# [Direction]
Write out the whole listing word for word.

# [Recorded information]
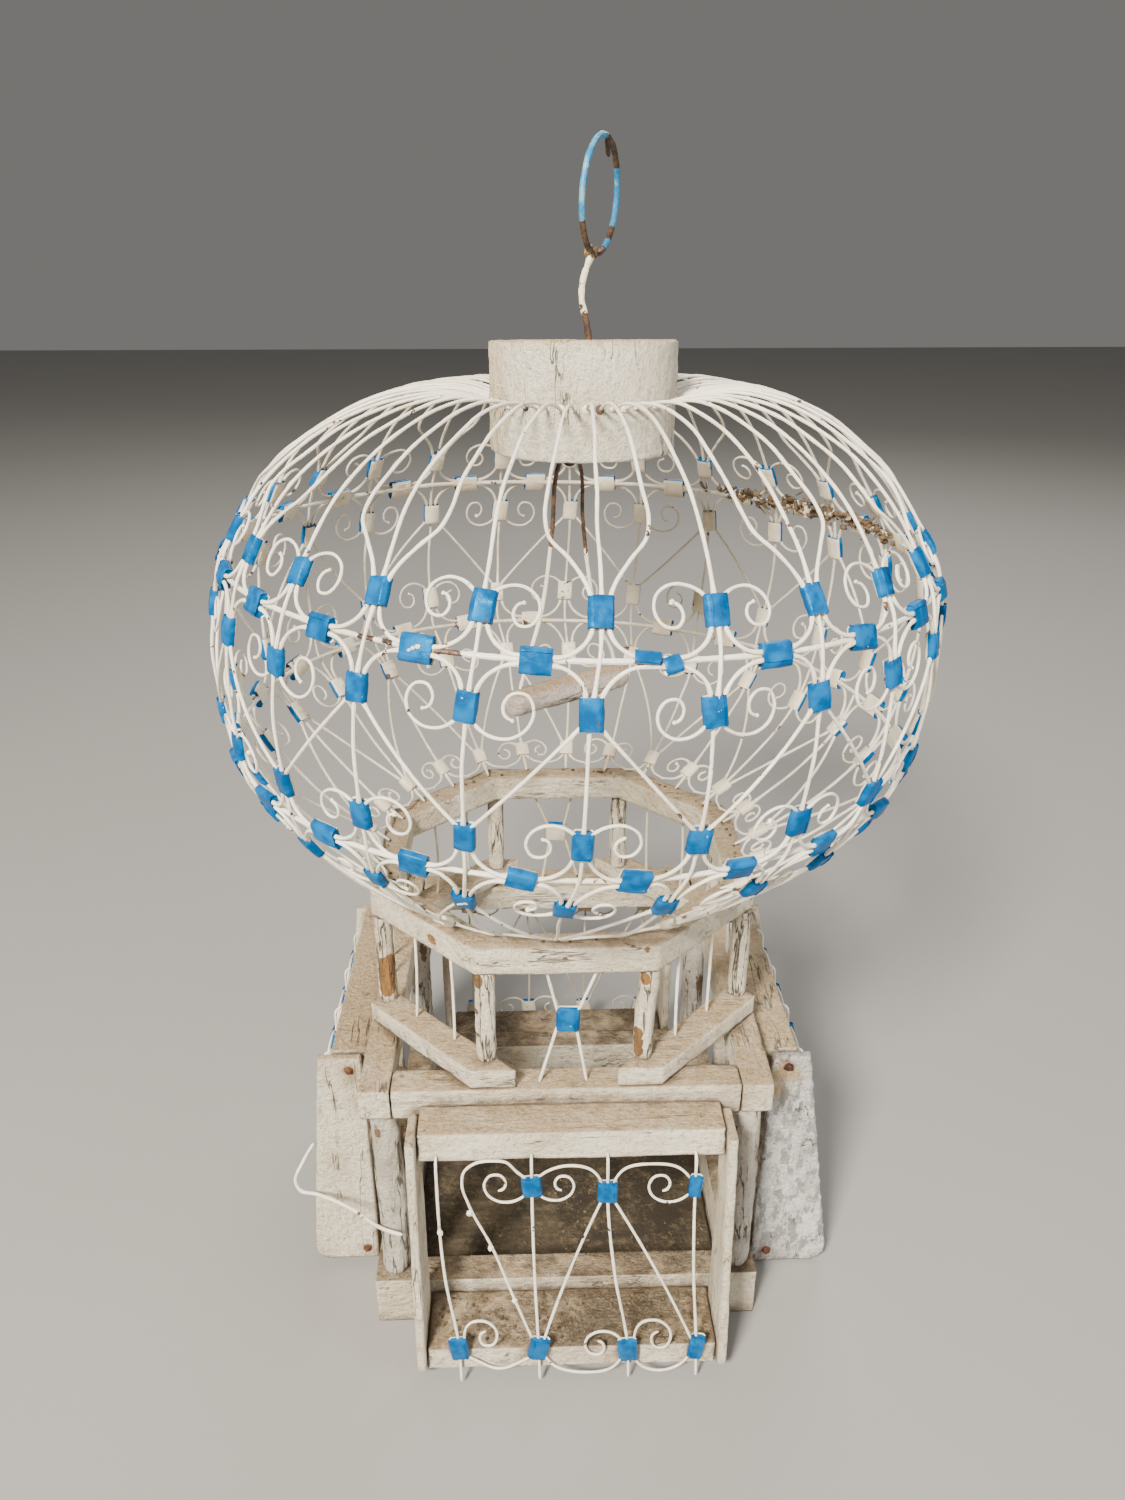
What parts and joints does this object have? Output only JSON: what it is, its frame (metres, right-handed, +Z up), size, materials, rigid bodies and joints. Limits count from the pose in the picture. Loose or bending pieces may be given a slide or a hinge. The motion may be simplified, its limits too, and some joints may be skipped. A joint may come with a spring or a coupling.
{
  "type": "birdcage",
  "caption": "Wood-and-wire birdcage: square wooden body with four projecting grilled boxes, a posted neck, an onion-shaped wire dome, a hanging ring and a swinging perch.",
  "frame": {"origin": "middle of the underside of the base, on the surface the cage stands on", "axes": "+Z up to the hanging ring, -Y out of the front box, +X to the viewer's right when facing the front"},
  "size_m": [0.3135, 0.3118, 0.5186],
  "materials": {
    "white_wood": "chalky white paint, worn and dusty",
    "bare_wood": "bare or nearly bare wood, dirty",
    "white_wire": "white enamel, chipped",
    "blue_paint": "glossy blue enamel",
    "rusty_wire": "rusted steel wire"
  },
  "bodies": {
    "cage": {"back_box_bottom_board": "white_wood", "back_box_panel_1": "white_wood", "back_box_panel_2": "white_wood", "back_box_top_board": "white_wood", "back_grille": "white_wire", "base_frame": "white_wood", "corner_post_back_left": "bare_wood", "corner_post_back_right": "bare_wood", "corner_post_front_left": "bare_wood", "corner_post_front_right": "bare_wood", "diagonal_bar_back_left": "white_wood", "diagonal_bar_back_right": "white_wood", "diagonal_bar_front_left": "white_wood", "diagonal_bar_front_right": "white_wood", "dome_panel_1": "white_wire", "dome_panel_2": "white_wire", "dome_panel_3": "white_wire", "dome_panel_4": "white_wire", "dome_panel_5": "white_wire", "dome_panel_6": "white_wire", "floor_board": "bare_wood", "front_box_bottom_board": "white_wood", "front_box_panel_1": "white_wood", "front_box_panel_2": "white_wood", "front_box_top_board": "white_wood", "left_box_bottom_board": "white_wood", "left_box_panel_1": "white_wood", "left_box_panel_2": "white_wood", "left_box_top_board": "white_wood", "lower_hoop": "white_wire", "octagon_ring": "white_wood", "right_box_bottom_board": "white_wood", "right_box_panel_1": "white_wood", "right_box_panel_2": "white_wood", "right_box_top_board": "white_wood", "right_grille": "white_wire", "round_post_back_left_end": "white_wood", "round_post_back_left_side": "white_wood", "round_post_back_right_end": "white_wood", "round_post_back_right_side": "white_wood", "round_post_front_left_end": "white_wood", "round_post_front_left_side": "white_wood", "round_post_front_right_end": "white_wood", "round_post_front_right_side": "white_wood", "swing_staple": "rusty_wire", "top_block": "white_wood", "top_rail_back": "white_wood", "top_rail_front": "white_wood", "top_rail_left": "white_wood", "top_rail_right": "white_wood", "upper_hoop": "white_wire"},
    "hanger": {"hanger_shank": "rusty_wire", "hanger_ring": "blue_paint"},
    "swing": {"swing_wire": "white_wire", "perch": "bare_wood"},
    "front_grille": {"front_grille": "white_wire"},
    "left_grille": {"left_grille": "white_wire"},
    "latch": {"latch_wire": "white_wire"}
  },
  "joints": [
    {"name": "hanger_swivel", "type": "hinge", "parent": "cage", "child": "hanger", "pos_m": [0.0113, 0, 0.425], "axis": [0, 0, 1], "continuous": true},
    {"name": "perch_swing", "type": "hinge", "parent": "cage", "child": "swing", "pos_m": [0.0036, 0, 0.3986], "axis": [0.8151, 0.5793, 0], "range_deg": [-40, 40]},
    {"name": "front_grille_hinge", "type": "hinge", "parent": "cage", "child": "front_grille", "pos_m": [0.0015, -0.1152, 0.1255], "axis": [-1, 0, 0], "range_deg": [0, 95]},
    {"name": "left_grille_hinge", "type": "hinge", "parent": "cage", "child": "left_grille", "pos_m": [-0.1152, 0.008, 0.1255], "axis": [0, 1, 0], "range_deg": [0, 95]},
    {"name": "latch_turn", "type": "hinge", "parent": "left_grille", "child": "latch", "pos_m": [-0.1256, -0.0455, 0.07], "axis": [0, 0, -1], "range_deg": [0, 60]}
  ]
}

# [Output below]
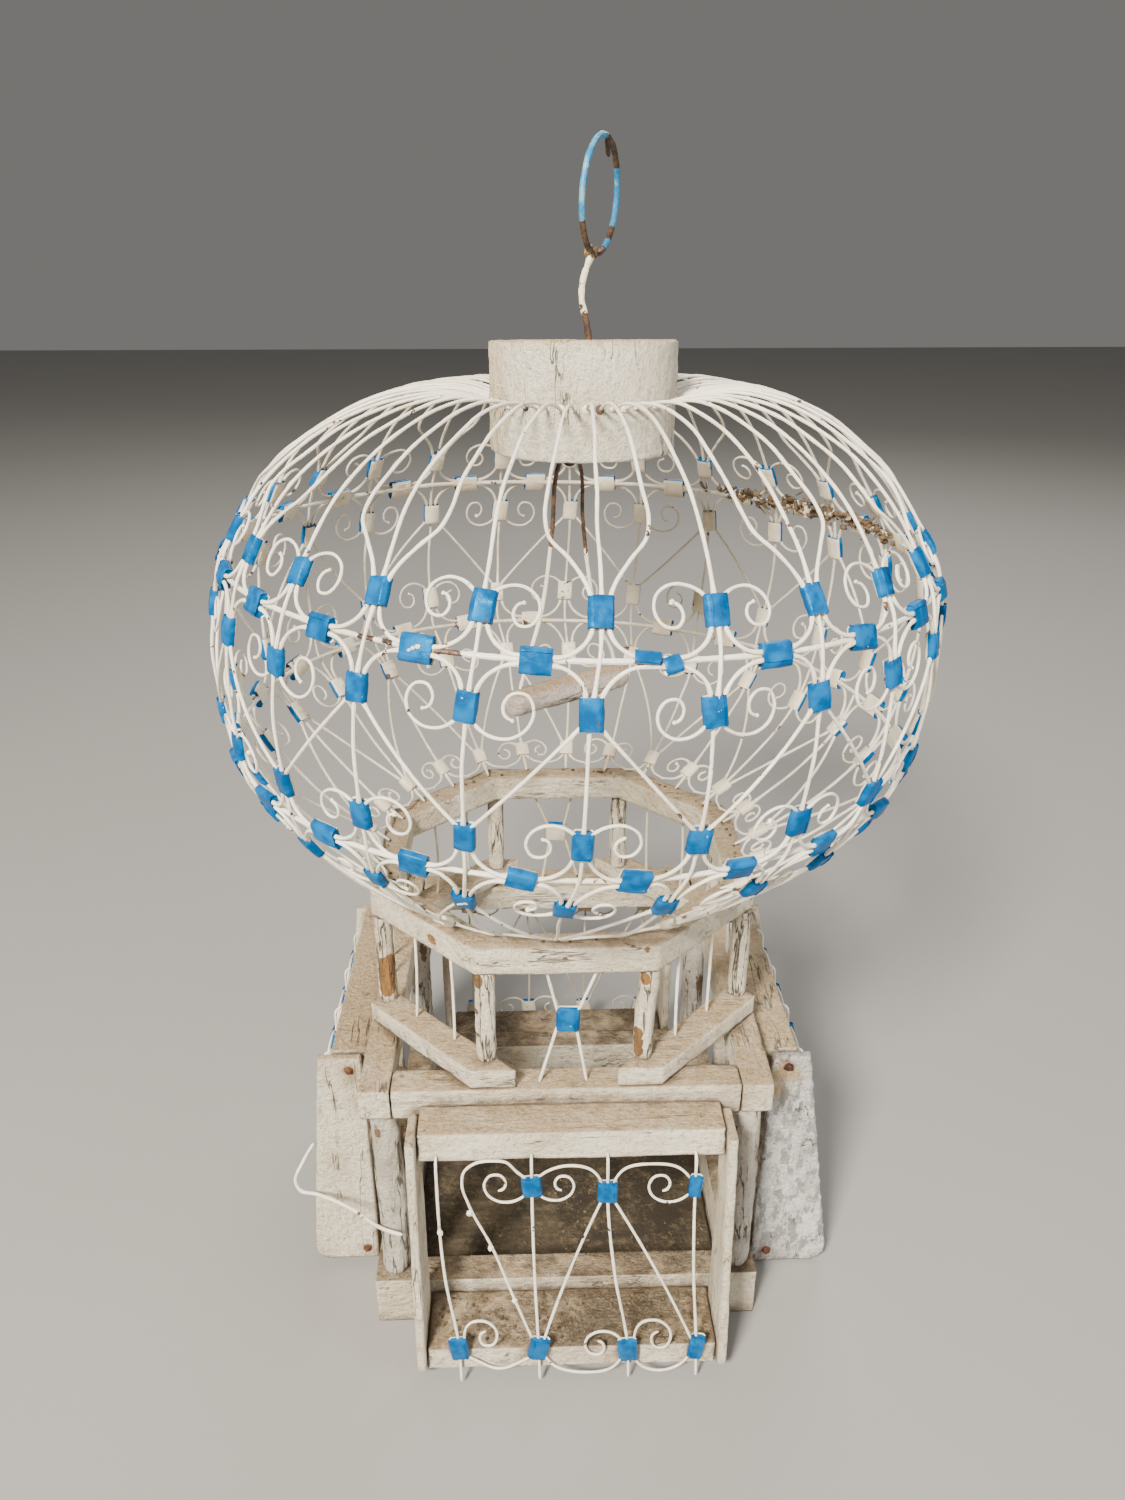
What parts and joints does this object have? Output only JSON: what it is, its frame (metres, right-handed, +Z up), size, materials, rigid bodies and joints. Limits count from the pose in the picture. Loose or bending pieces may be given a slide or a hinge. The motion may be simplified, its limits too, and some joints may be skipped. A joint may come with a spring or a coupling.
{
  "type": "birdcage",
  "caption": "Wood-and-wire birdcage: square wooden body with four projecting grilled boxes, a posted neck, an onion-shaped wire dome, a hanging ring and a swinging perch.",
  "frame": {"origin": "middle of the underside of the base, on the surface the cage stands on", "axes": "+Z up to the hanging ring, -Y out of the front box, +X to the viewer's right when facing the front"},
  "size_m": [0.3135, 0.3118, 0.5186],
  "materials": {
    "white_wood": "chalky white paint, worn and dusty",
    "bare_wood": "bare or nearly bare wood, dirty",
    "white_wire": "white enamel, chipped",
    "blue_paint": "glossy blue enamel",
    "rusty_wire": "rusted steel wire"
  },
  "bodies": {
    "cage": {"back_box_bottom_board": "white_wood", "back_box_panel_1": "white_wood", "back_box_panel_2": "white_wood", "back_box_top_board": "white_wood", "back_grille": "white_wire", "base_frame": "white_wood", "corner_post_back_left": "bare_wood", "corner_post_back_right": "bare_wood", "corner_post_front_left": "bare_wood", "corner_post_front_right": "bare_wood", "diagonal_bar_back_left": "white_wood", "diagonal_bar_back_right": "white_wood", "diagonal_bar_front_left": "white_wood", "diagonal_bar_front_right": "white_wood", "dome_panel_1": "white_wire", "dome_panel_2": "white_wire", "dome_panel_3": "white_wire", "dome_panel_4": "white_wire", "dome_panel_5": "white_wire", "dome_panel_6": "white_wire", "floor_board": "bare_wood", "front_box_bottom_board": "white_wood", "front_box_panel_1": "white_wood", "front_box_panel_2": "white_wood", "front_box_top_board": "white_wood", "left_box_bottom_board": "white_wood", "left_box_panel_1": "white_wood", "left_box_panel_2": "white_wood", "left_box_top_board": "white_wood", "lower_hoop": "white_wire", "octagon_ring": "white_wood", "right_box_bottom_board": "white_wood", "right_box_panel_1": "white_wood", "right_box_panel_2": "white_wood", "right_box_top_board": "white_wood", "right_grille": "white_wire", "round_post_back_left_end": "white_wood", "round_post_back_left_side": "white_wood", "round_post_back_right_end": "white_wood", "round_post_back_right_side": "white_wood", "round_post_front_left_end": "white_wood", "round_post_front_left_side": "white_wood", "round_post_front_right_end": "white_wood", "round_post_front_right_side": "white_wood", "swing_staple": "rusty_wire", "top_block": "white_wood", "top_rail_back": "white_wood", "top_rail_front": "white_wood", "top_rail_left": "white_wood", "top_rail_right": "white_wood", "upper_hoop": "white_wire"},
    "hanger": {"hanger_shank": "rusty_wire", "hanger_ring": "blue_paint"},
    "swing": {"swing_wire": "white_wire", "perch": "bare_wood"},
    "front_grille": {"front_grille": "white_wire"},
    "left_grille": {"left_grille": "white_wire"},
    "latch": {"latch_wire": "white_wire"}
  },
  "joints": [
    {"name": "hanger_swivel", "type": "hinge", "parent": "cage", "child": "hanger", "pos_m": [0.0113, 0, 0.425], "axis": [0, 0, 1], "continuous": true},
    {"name": "perch_swing", "type": "hinge", "parent": "cage", "child": "swing", "pos_m": [0.0036, 0, 0.3986], "axis": [0.8151, 0.5793, 0], "range_deg": [-40, 40]},
    {"name": "front_grille_hinge", "type": "hinge", "parent": "cage", "child": "front_grille", "pos_m": [0.0015, -0.1152, 0.1255], "axis": [-1, 0, 0], "range_deg": [0, 95]},
    {"name": "left_grille_hinge", "type": "hinge", "parent": "cage", "child": "left_grille", "pos_m": [-0.1152, 0.008, 0.1255], "axis": [0, 1, 0], "range_deg": [0, 95]},
    {"name": "latch_turn", "type": "hinge", "parent": "left_grille", "child": "latch", "pos_m": [-0.1256, -0.0455, 0.07], "axis": [0, 0, -1], "range_deg": [0, 60]}
  ]
}